Amazon is stuck because it’s made both the device and the content loss leaders. Perhaps people aren’t buying very many kitchen sinks and it’s decided to try to turn books back into profit machines. Not going to happen. You blew up the entire book market. You’re sending out thousands of free books every month. You’ve created a ‘Free Lending Library’. You’re completely devaluing books. How on Earth do you expect to also make huge profits from books?

Eventually, someone is going to figure out how to give authors and indie authors 70% of the take from $1 and $2 books. That ebook store is going to win out.

  1. We have hundreds of thousands of authors desperate for their books to be read. Most will take whatever they can get for their books. Some will even pay for people to read their books.
  2. We have readers who are increasingly realizing that any ebook priced over $4.99 is unfair to readers. The savings in ‘produce once, sell to everyone’ are not being carried over.
  3. We have such large numbers of sales that even $1 books can make large profits for authors.
  4. We have indie authors getting better and better. Indie authors who don’t have to support Dinosaur Publishing Companies with their archaic methods. Indie authors that can be nimble and can just destroy the Publishing Houses by using quality $1 books.
  5. We have smarter and smarter readers who can get information from a thousand different sources. So they KNOW that ebooks should not be $12.99.

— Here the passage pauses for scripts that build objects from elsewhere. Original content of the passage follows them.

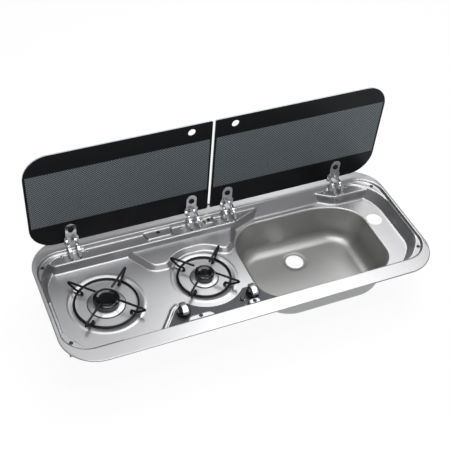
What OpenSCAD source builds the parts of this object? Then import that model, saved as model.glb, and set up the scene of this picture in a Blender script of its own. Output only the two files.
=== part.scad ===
// Drop-in kitchen unit: a two-burner gas hob and a sink in one stainless tray, under a glass lid in two parts.
// Millimetres. The origin is the middle of the tray's plan, on the worktop's upper surface. +Y is the hinge side.

/* [Tray] */
// Width of the rim
tray_w = 900; // [860:1:960]
// Depth of the rim, front to back
tray_d = 370; // [355:1:400]
// Corner radius of the rim
rim_r = 86; // [60:1:95]
// Height of the rim above the worktop
rim_top = 3; // [2.6:0.1:4]
// Thickness of the stainless sheet
sheet = 1; // [0.8:0.1:1.2]
// Width of the rim at the front
rim_front = 39.7; // [34:0.1:44]
// Width of the rim at the back
rim_back = 40.5; // [38:0.1:44]
// Width of the rim at the sides
rim_side = 8.5; // [7:0.1:14]
// Corner radius of the lid recess
recess_r = 61; // [50:1:64]
// Depth of the screw pads below the rim
pad_drop = 6; // [5.5:0.1:7]
// Depth of the hinge ledge below the rim
ledge_drop = 9.5; // [8.5:0.1:10]
// Depth of the shelf behind the right burner
shelf_drop = 22; // [18:0.5:26]
// Depth of the hob deck below the rim
deck_drop = 33; // [30:0.5:38]
// Depth of the round dish under each pan support
dish_depth = 3; // [2:0.1:4]

/* [Sink] */
// Depth of the bowl below the rim
bowl_drop = 133; // [110:1:160]
// Left edge of the bowl's mouth, from the middle of the tray
bowl_left = 23.3; // [14:0.1:30]
// Width of the bowl's mouth
bowl_w = 342; // [310:1:343]
// Depth of the bowl's mouth, front to back
bowl_d = 239; // [220:1:240]
// Radius of the drain hole
drain_r = 22.5; // [20:0.5:30]
// Place of the drain, from the middle of the tray
drain_x = 191; // [180:1:200]
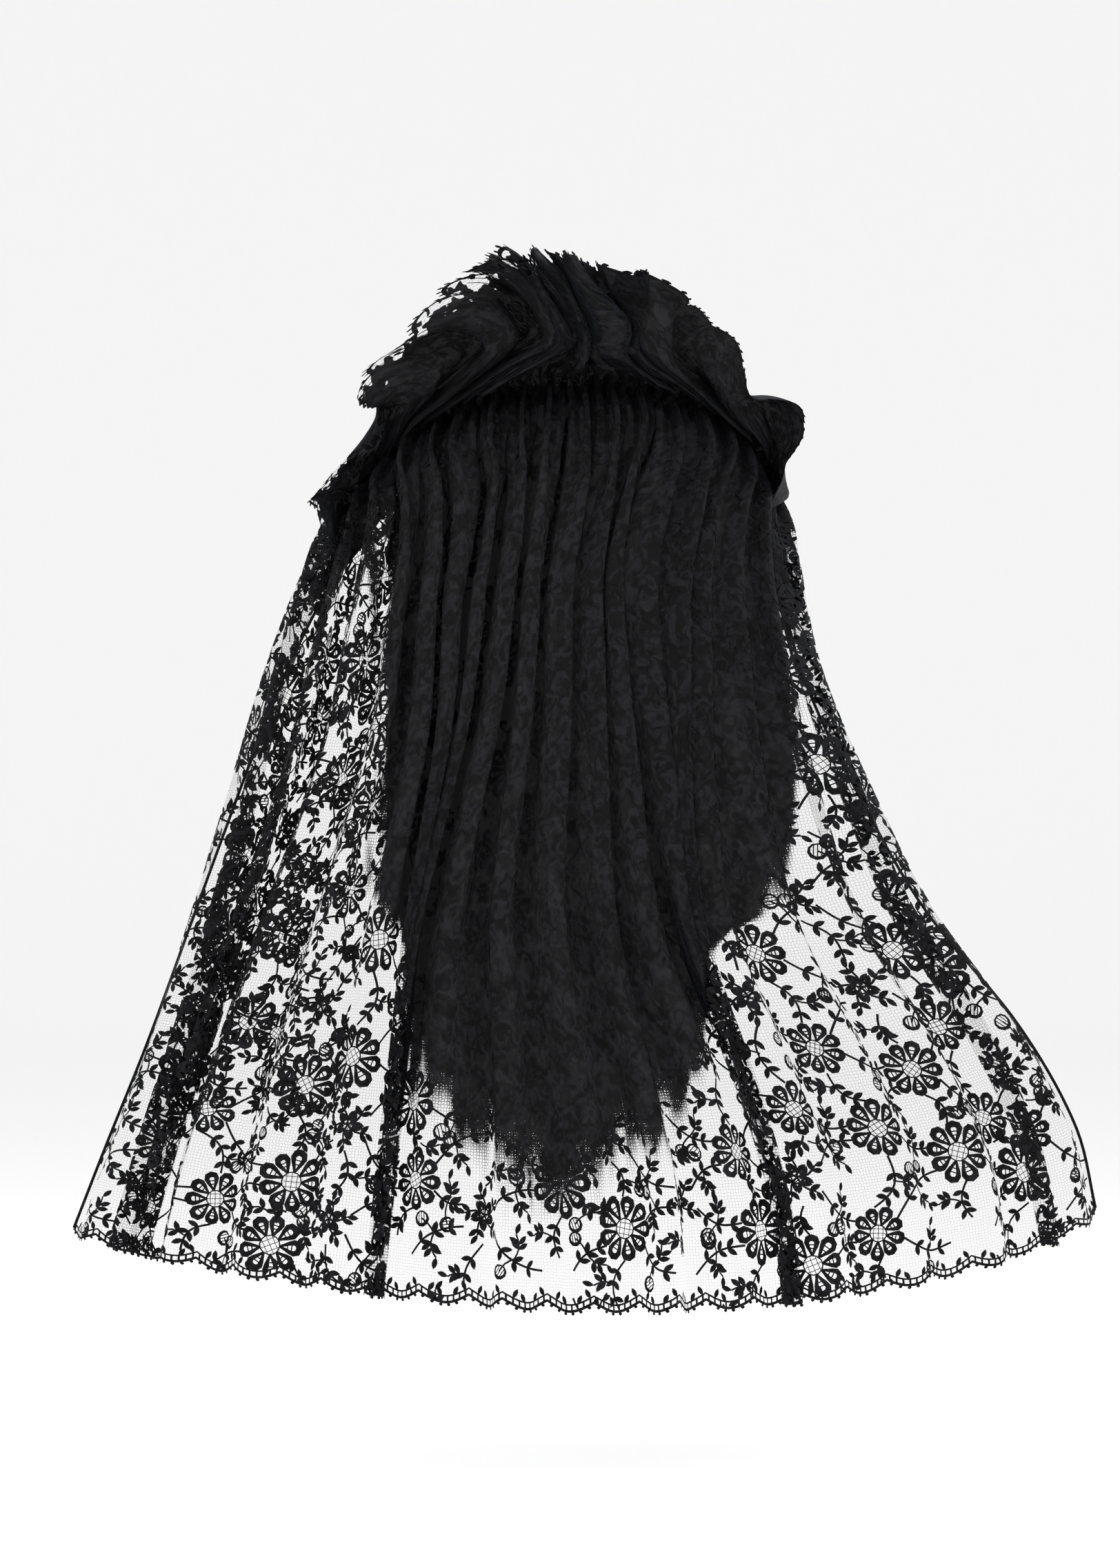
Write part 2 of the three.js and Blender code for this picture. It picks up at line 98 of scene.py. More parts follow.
# The frill from its left end to its right: its seat on the gathers, and how far its free edge stands
# out, up and away from the wearer, as shares of its sizes
FRILL = dict(
    across=[-1.0, -0.93, -0.86, -0.79, -0.73, -0.66, -0.59, -0.5, -0.41, -0.31, -0.19,
            -0.08, 0.04, 0.16, 0.28, 0.4, 0.52, 0.62, 0.72, 0.82, 0.91, 1.0],
    root=[-1.0, -0.95, -0.88, -0.8, -0.7, -0.58, -0.48, -0.37, -0.28, -0.19, -0.11,
          -0.04, 0.03, 0.1, 0.18, 0.28, 0.4, 0.52, 0.64, 0.76, 0.88, 1.0],
    out=[-0.9, -0.99, -1.06, -0.91, -0.81, -0.84, -0.85, -0.69, -0.54, -0.37, -0.19,
         -0.05, 0.07, 0.21, 0.33, 0.47, 0.6, 0.67, 0.81, 0.845, 0.785, 0.66],
    up=[-1.3, -1.08, -0.82, -0.57, -0.33, -0.07, 0.09, 0.41, 0.76, 0.97, 0.96,
        1.0, 0.91, 0.84, 0.75, 0.55, 0.29, 0.05, -0.12, -0.34, -0.62, -0.9],
    lean=[1.3, 1.25, 1.05, 0.75, 0.45, 0.15, 0.2, 0.25, 0.3, 0.2, 0.15,
          0.2, 0.25, 0.15, 0.25, 0.2, 0.25, 0.3, 0.35, 0.4, 0.5, 0.6],
)
# The frill's folds, told in the same way, with its free edge in place of the hem
FLUTES = [
    (0.07, 0.3, 0.12, 0.0, 1.0),
    (0.075, 0.4, 0.2, -0.2, 1.0),
    (0.08, 0.8, 0.5, 0.3, 1.0),
    (0.08, 1.0, 0.9, -0.2, 1.0),
    (0.085, 1.0, 1.4, 0.4, 1.0),
    (0.075, 1.0, 1.0, -0.3, 1.0),
    (0.08, 1.0, 1.3, 0.2, 1.0),
    (0.075, 1.0, 1.1, -0.4, 1.0),
    (0.08, 1.0, 1.4, 0.3, 1.0),
    (0.08, 1.0, 1.0, -0.3, 1.0),
    (0.08, 0.9, 0.6, 0.3, 1.0),
    (0.075, 0.5, 0.3, -0.2, 1.0),
    (0.065, 0.3, 0.15, 0.0, 1.0),
]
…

There’s just no way you can go back to $9.99 and $12.99 books. It’s a testament to the stubbornness of Publishers and Amazon that they’ve managed to keep things going in such an unnatural direction for so long.

But it’s just a temporary blip. eBook companies will rise that aren’t afraid to both embrace $1 and $2 books and also give authors 70% of the cut. And they will, sooner or later, get enough awareness amongst customers that customers start switching.

$1 ebooks might be 9 out of the Top 100 right now. However, within a few years they will be at least 40% and probably 80% of the Top 100. Additionally, if the authors of those ebooks are self-published indie authors, then they will be making out like bandits. In most cases they will be making more than they would have from contracts with Publishers. If Rovio (Angry Birds) can make $100 million in a year selling $1 and $3 games, then it’s a given that there will be authors who will make tens of millions of dollars a year from $1 and $3 books.

One million ebooks sold in one year at $1 with a 70% cut translates to $700,000 a year. There are hundreds of authors who can hit that milestone. There are already 10+ indie authors who are on-track to sell a million ebooks in 2012. Despite all the obstacles (natural and man-made) in their path.

We just have to wait for one of the big stores to realize that $1 ebooks are inevitable, that $1 ebooks are a big, huge competitive differentiator (if you embrace them first), and that readers want $1 ebooks.